Intel has acquired Mobilian, a maker of dual-functionality wireless local area network (WLan) and Bluetooth chipsets.

The deal will enable Intel to enter the wireless networking chip market faster, said an Intel spokesman.

The company plans to incorporate certain Mobilian offerings including the Mobilian chipset, offering integrated WLan and Bluetooth for various computing platforms, such as wireless handhelds.

The Mobilian chipset would, for example, enable a mobile phone user to make a voice call using Bluetooth technology to power the phone handset and use WLan technology to stream the data over a wireless connection.

Intel said Mobilian’s 70 employees will become part of Intel’s Wireless Networking Group.

John Yunker, analyst with Pyramid Research Group, said Intel clearly sees itself bundling increased functionality onto its wireless chipsets.

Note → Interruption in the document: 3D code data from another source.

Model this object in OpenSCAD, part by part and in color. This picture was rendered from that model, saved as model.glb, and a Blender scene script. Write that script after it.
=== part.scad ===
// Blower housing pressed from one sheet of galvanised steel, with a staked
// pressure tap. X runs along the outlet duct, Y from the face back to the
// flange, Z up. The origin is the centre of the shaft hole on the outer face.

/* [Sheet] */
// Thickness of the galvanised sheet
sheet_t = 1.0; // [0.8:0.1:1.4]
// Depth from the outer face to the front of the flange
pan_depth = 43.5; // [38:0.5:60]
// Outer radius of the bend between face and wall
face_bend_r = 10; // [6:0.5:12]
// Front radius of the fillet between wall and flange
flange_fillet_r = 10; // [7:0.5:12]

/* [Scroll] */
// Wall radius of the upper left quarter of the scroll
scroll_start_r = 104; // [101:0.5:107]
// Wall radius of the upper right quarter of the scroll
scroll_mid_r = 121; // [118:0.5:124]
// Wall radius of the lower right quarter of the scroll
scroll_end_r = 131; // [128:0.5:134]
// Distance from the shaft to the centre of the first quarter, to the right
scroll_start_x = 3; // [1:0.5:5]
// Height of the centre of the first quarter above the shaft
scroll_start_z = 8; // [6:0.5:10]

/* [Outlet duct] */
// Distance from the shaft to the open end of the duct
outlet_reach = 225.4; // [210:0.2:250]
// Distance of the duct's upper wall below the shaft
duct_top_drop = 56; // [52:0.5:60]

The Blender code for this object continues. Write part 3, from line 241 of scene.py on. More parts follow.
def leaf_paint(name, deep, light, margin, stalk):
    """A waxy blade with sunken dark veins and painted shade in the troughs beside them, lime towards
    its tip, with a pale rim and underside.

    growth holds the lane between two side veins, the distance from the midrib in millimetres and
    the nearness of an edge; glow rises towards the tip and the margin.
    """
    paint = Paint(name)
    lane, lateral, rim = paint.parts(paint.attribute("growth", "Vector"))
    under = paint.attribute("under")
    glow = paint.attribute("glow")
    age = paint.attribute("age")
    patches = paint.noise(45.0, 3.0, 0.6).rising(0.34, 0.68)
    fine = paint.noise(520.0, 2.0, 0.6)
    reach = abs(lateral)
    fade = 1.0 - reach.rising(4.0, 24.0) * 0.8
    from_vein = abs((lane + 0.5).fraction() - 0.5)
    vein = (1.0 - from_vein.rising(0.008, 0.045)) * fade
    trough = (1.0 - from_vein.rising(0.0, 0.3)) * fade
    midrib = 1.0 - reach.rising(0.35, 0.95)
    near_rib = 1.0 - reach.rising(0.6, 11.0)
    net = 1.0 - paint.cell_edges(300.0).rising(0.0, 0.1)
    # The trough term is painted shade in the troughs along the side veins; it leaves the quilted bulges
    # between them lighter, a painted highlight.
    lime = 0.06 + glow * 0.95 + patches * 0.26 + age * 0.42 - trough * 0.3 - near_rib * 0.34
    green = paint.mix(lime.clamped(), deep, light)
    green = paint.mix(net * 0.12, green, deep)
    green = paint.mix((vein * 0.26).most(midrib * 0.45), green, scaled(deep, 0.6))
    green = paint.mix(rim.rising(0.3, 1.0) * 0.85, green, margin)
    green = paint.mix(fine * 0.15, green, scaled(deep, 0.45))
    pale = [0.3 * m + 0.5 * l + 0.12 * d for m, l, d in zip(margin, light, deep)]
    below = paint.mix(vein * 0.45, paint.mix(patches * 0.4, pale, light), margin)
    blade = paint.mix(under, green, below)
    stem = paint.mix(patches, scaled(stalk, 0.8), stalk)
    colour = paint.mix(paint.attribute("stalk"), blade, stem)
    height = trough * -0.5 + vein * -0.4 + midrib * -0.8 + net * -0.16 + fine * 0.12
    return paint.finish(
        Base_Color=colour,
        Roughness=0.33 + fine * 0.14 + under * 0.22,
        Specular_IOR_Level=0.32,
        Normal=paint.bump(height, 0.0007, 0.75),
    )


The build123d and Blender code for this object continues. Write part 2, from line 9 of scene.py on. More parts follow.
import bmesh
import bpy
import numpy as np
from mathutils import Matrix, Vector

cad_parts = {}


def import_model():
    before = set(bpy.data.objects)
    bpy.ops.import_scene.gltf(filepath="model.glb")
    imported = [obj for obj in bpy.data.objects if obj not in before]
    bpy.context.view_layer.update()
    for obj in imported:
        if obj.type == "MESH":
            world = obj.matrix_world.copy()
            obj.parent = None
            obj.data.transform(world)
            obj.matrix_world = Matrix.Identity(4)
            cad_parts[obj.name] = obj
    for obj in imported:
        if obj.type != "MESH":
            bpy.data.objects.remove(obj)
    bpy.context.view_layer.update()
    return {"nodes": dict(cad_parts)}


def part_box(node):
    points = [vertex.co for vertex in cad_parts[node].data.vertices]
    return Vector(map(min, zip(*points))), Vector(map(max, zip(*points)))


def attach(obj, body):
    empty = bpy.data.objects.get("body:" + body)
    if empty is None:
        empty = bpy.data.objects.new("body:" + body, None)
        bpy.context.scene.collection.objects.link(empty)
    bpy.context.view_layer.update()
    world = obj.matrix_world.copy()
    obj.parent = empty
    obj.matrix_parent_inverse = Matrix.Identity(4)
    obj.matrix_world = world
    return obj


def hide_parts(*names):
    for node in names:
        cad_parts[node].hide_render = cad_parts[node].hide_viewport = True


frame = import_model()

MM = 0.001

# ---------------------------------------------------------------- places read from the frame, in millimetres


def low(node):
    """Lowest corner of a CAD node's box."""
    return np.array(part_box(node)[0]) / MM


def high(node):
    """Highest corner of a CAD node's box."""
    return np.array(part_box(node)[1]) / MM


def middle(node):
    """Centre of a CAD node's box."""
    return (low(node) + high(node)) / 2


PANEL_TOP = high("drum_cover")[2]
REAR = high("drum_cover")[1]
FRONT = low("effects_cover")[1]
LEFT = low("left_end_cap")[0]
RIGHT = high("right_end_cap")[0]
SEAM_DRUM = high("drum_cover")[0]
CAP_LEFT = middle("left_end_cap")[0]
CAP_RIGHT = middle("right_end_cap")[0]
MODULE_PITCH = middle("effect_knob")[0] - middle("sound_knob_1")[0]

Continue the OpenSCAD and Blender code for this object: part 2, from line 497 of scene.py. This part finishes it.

"It is part of [Intel’s] broader vision of betting big on wireless," Yunker said. "I think acquisitions generally make sense for them because they have been criticised for not having the expertise they need to compete effectively in this game."

Yunker explained that there is a market demand for Bluetooth on handsets because of the technology’s low-power consumption versus Wi-Fi’s power drain.

He noted that Intel has expressed plans to get its chipsets into the handset market and, in order to be successful, Intel would need Bluetooth support, which makes the Mobilian acquisition a smart move for the company.